* _Goal of the exercise_
Using the listing below, extract each line that has the word "json" in it.

Object modeling scripts
--------
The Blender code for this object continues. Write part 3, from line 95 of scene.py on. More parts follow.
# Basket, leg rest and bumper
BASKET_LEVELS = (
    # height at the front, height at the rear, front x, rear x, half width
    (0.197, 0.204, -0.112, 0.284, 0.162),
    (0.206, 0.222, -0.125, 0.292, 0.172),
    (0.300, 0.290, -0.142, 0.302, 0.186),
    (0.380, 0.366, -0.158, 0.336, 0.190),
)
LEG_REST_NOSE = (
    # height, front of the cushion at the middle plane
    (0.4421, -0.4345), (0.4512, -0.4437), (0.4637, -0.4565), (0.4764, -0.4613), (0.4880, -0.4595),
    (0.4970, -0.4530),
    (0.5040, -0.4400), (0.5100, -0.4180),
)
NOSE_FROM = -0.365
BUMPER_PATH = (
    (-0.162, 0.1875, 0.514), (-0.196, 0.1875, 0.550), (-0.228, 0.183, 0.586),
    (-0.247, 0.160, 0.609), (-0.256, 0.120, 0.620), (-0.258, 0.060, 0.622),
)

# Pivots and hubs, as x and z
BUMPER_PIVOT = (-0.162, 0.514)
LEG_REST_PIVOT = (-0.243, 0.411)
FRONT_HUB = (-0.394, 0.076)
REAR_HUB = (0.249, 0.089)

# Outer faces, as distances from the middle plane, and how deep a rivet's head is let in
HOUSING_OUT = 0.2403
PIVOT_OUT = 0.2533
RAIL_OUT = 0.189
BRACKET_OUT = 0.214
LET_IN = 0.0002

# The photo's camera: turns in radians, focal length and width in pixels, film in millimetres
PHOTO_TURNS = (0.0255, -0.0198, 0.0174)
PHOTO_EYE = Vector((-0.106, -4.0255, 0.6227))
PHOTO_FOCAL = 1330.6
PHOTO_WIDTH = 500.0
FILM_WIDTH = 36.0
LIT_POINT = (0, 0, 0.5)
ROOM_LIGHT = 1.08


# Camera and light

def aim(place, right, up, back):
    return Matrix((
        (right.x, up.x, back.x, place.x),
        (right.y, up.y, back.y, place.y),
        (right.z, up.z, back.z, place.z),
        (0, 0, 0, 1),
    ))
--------
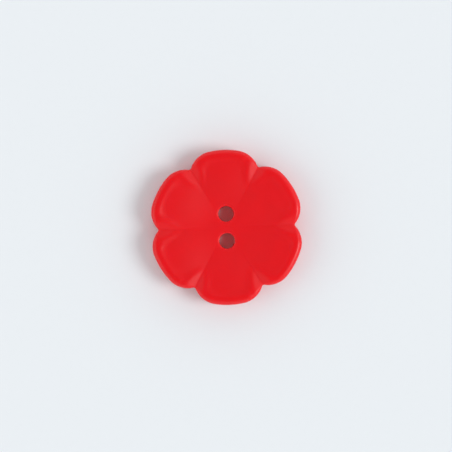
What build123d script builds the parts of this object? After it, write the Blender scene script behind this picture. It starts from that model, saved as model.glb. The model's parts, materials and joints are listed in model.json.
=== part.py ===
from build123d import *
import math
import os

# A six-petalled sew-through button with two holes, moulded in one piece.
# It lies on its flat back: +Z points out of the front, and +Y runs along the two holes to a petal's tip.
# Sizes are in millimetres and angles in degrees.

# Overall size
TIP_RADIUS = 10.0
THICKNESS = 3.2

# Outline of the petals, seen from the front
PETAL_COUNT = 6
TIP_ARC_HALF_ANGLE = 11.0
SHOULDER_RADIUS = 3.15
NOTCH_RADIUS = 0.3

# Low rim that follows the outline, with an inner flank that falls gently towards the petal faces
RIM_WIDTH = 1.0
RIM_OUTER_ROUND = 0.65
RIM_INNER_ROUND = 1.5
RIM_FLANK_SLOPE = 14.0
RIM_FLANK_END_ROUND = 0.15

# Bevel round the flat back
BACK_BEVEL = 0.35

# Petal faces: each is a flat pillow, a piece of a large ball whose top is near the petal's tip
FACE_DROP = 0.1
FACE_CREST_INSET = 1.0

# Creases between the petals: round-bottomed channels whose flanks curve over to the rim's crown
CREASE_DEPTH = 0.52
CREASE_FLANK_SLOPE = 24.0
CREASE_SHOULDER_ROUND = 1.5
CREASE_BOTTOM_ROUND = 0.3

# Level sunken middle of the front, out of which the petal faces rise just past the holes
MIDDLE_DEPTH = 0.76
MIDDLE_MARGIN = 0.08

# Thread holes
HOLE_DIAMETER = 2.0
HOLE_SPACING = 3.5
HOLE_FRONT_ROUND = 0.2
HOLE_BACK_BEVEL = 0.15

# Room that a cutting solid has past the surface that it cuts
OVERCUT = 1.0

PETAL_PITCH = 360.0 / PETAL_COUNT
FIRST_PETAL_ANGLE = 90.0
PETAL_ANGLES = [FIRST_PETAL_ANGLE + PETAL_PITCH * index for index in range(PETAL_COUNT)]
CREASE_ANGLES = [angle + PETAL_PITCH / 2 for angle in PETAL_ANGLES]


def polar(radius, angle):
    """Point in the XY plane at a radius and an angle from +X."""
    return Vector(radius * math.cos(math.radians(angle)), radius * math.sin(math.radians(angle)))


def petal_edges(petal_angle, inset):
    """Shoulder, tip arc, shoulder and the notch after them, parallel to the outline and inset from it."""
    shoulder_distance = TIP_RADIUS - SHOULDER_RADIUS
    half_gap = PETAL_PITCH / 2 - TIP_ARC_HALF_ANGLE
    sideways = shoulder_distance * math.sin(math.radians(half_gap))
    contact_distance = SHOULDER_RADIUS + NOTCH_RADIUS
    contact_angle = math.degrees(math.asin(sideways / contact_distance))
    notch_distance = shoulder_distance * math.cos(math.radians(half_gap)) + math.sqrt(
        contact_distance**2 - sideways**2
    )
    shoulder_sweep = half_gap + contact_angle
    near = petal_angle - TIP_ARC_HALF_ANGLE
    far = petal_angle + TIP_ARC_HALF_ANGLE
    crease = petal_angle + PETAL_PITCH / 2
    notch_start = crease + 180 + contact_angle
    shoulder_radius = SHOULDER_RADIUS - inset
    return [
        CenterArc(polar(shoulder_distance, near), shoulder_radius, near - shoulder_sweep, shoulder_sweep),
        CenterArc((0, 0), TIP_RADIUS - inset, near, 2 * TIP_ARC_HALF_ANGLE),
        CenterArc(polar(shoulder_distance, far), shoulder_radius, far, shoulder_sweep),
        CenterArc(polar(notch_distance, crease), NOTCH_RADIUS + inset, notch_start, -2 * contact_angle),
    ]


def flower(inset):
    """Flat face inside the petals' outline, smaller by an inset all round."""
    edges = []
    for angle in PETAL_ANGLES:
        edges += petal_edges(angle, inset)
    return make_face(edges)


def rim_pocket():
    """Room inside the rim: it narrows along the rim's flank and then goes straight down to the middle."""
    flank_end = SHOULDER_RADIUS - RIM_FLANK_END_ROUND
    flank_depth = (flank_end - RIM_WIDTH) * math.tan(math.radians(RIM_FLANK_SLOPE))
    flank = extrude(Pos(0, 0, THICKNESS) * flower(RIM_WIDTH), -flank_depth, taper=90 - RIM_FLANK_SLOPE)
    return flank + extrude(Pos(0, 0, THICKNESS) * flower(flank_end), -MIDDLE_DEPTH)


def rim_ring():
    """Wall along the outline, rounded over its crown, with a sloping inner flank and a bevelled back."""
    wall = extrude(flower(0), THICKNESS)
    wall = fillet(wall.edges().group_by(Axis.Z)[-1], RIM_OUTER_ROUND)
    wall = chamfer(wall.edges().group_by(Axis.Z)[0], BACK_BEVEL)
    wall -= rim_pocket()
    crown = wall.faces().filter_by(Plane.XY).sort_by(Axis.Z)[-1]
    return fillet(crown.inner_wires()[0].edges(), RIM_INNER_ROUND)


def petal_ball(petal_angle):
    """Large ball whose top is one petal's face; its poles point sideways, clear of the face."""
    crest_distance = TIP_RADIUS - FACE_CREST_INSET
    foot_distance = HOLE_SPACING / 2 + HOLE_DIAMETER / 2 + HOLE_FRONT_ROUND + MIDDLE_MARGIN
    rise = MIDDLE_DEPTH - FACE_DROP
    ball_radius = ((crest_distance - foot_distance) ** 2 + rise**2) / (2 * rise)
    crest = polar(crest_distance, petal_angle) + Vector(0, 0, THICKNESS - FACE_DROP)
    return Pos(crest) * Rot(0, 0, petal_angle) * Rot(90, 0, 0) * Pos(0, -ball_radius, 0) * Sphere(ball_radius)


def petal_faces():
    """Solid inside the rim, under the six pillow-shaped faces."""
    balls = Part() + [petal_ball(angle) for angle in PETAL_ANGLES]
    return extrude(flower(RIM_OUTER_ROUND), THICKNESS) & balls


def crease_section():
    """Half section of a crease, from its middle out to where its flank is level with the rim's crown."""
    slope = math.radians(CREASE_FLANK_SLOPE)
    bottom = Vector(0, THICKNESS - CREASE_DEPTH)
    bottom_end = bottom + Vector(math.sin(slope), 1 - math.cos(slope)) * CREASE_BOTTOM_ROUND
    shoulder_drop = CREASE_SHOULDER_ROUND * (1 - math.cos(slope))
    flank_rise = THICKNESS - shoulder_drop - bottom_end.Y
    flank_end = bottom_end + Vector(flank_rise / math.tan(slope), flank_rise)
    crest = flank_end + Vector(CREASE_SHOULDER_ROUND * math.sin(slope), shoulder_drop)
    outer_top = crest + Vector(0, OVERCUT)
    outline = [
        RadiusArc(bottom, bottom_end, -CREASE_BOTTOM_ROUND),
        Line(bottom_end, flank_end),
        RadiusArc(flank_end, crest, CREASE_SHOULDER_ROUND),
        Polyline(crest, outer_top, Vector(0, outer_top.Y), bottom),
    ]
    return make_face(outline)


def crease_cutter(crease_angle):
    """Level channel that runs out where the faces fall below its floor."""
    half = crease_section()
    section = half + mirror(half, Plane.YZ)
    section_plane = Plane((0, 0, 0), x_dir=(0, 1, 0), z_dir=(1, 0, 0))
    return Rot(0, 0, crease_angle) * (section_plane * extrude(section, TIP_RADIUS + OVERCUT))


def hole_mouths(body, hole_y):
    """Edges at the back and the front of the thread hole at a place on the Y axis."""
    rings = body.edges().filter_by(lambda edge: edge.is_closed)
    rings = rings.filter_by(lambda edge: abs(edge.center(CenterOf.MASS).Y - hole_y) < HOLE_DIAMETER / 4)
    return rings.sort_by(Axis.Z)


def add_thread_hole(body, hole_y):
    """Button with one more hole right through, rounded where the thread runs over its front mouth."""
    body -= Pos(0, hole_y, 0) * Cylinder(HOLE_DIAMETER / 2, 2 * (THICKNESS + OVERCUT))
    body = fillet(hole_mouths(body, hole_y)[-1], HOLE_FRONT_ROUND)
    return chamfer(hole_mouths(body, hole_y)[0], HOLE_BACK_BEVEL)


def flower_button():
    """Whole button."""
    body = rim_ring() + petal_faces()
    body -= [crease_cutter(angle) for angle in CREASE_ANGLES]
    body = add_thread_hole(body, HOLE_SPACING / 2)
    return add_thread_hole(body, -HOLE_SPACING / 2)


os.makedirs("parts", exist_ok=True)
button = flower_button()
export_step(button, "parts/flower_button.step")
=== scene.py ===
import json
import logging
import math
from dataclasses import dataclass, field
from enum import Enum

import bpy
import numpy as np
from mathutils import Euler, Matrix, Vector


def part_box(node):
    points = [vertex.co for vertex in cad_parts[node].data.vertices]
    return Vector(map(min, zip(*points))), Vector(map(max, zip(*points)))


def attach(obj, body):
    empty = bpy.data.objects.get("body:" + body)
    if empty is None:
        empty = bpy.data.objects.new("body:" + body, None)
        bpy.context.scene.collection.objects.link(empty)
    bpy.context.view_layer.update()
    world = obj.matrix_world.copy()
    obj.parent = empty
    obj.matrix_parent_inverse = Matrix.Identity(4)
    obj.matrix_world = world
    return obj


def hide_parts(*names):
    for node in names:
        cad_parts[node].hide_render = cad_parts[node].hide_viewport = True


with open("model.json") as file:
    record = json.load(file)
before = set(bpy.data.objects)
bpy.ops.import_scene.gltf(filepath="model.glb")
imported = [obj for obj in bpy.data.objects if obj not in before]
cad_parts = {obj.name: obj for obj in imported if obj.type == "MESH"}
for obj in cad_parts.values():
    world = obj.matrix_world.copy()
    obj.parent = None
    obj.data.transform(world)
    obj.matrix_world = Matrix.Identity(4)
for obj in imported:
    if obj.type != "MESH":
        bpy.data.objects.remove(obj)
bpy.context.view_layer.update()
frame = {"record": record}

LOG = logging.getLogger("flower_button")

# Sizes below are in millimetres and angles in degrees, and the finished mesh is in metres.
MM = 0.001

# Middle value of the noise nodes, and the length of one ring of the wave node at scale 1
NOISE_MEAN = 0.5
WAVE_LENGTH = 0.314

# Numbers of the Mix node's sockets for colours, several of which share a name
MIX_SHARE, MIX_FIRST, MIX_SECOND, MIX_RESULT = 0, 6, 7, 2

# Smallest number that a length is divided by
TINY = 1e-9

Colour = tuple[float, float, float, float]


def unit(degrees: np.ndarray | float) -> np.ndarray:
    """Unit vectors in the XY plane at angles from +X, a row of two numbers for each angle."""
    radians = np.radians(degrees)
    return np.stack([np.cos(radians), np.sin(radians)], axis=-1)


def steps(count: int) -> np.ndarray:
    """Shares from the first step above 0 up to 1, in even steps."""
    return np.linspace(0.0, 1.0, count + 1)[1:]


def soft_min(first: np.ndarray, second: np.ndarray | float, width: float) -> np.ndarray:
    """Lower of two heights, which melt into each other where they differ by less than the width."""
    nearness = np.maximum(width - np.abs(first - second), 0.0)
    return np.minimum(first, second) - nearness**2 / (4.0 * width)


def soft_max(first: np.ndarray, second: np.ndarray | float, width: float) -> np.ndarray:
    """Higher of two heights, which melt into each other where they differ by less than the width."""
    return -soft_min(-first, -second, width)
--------
* _Answer to the exercise_
What build123d script builds the parts of this object? After it, write the Blender scene script behind this picture. It starts from that model, saved as model.glb. The model's parts, materials and joints are listed in model.json.
import json
with open("model.json") as file:
    record = json.load(file)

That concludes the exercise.